Bien que générant à peine 1,5 % du PIB total, le secteur de l’élevage est socialement et politiquement très important, notamment dans les pays en développement. Il nourrit et fait vivre un milliard de pauvres dans le monde, en particulier dans les zones arides, où les animaux d’élevage sont souvent la seule source d’existence.

Or, première mauvaise surprise, l’élevage de bovins génère davantage de gaz à effet de serre que les véhicules automobiles. Le système digestif des ruminants, à lui tout seul, est à l’origine de 37 % de tout le méthane dû aux activités humaines. 65 % des émissions d’hémioxyde d’azote, qui ont un potentiel de réchauffement global 296 fois plus élevé que le CO², sont quant à elles essentiellement imputables au fumier.

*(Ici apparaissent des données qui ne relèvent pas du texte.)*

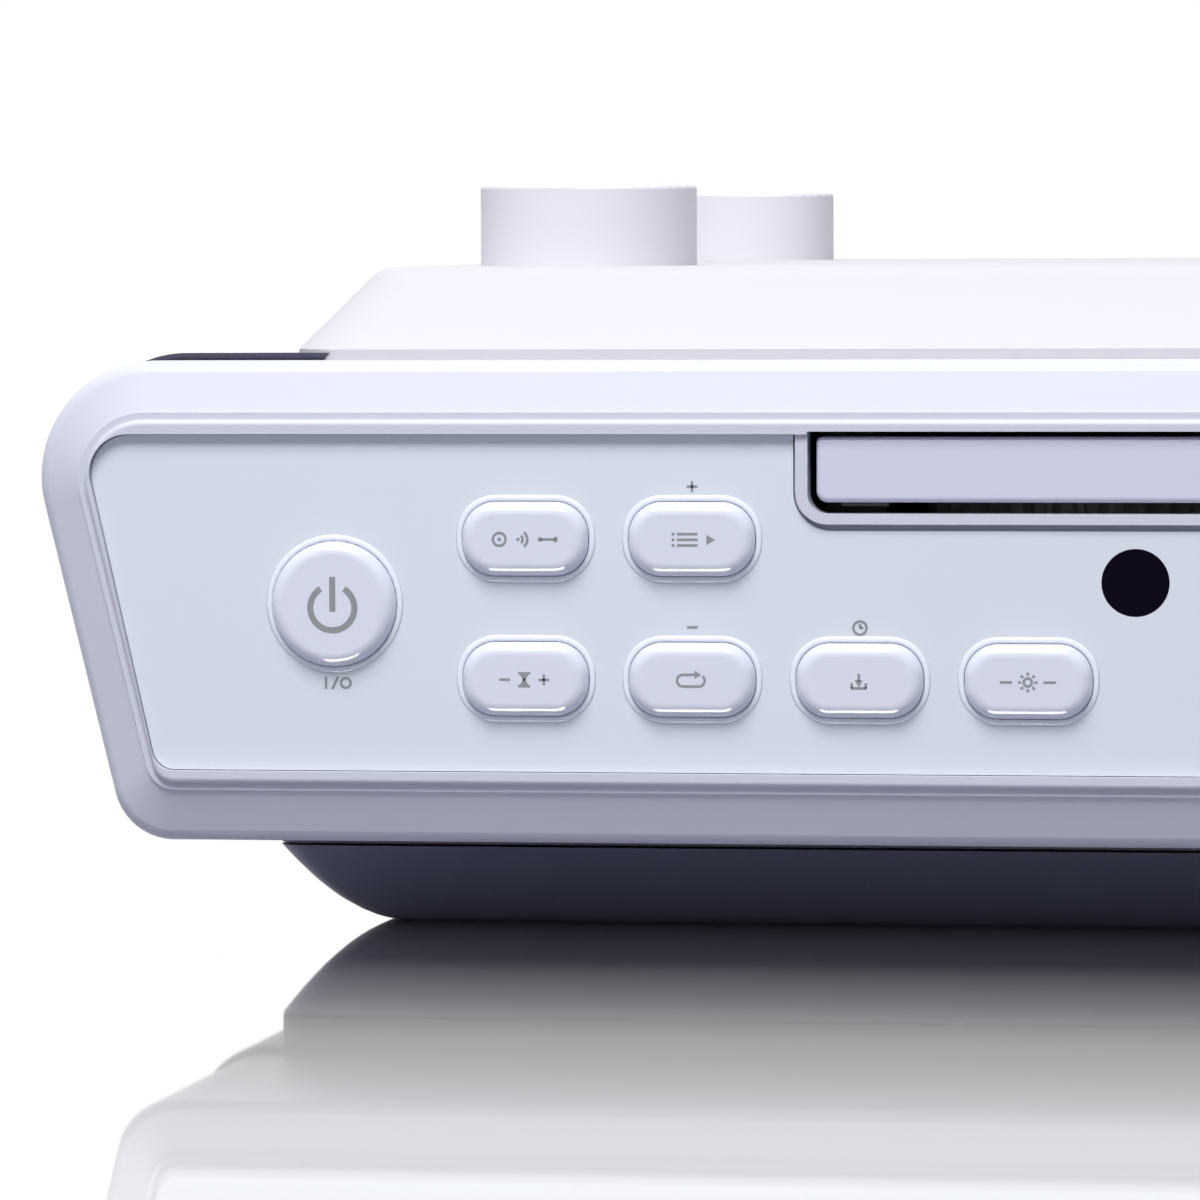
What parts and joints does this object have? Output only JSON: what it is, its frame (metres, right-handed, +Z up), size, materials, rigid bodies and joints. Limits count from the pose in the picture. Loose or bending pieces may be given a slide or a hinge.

Deuxième point noir, l’eau, essentiellement destinée à l’irrigation des cultures fourragères. 15 m3 d’eau sont en moyenne nécessaire pour produire 1 kg de viande soit dix fois plus que pour obtenir 1 kg de céréales. La production animale constitue la plus grande source sectorielle de polluants de l’eau (antibiotiques, hormones, produits chimiques des tanneries, engrais et pesticides utilisés pour les cultures fourragères...). On estime ainsi qu’aux Etats-Unis, l’élevage et l’agriculture fourragère sont responsables de 37 % de l’utilisation de pesticides, de 50 % de celle d’antibiotiques, et d’un tiers des charges d’azote et de phosphore dans les ressources en eau douce. Le secteur engendre aussi près des deux tiers de l’ammoniac d’origine anthropique, qui contribue sensiblement aux pluies acides et à l’acidification des écosystèmes.

Plus surprenant, le rapport évoque également un péril pour la biodiversité de la Terre. Les animaux d’élevage constituent environ 20 % de la biomasse animale terrestre totale, et la superficie qu’ils occupent aujourd’hui, 30 % de toute la surface émergée de la Terre, était autrefois l’habitat de la faune sauvage. Or, les forêts sont disparaissent, défrichées pour créer de nouveaux pâturages. L’Amérique latine illustre ce phénomène avec près de 70 % des anciennes forêts d’Amazonie converties en pâturages. Parallèlement, les troupeaux par le surpâturage, la compaction et l’érosion sont à l’origine d’une détérioration des terres à grande échelle et contribuent à la désertification en zone aride.

Au-delà du constat inquiétant dressé par le rapport de la FAO, il serait injuste de placer sur le même banc des accusés les agricultures des pays en voie de développement et celles des pays industrialisés. Si dans le premier groupe on est bien dans le cadre d’une impérieuse nécessité, tel n’est pas le cas pour la deuxième qui obéit à des impératifs de profits. Les agricultures américaine et européenne, pour ne parler que d’elles, se sont construites à l’aide de beaucoup d’aides publiques et sans trop d’égards pour l’environnement. C’est aujourd’hui ce système industriel, productiviste, qui montre ses limites. Il ne saurait en tous cas constituer un modèle de développement pour les pays pauvres.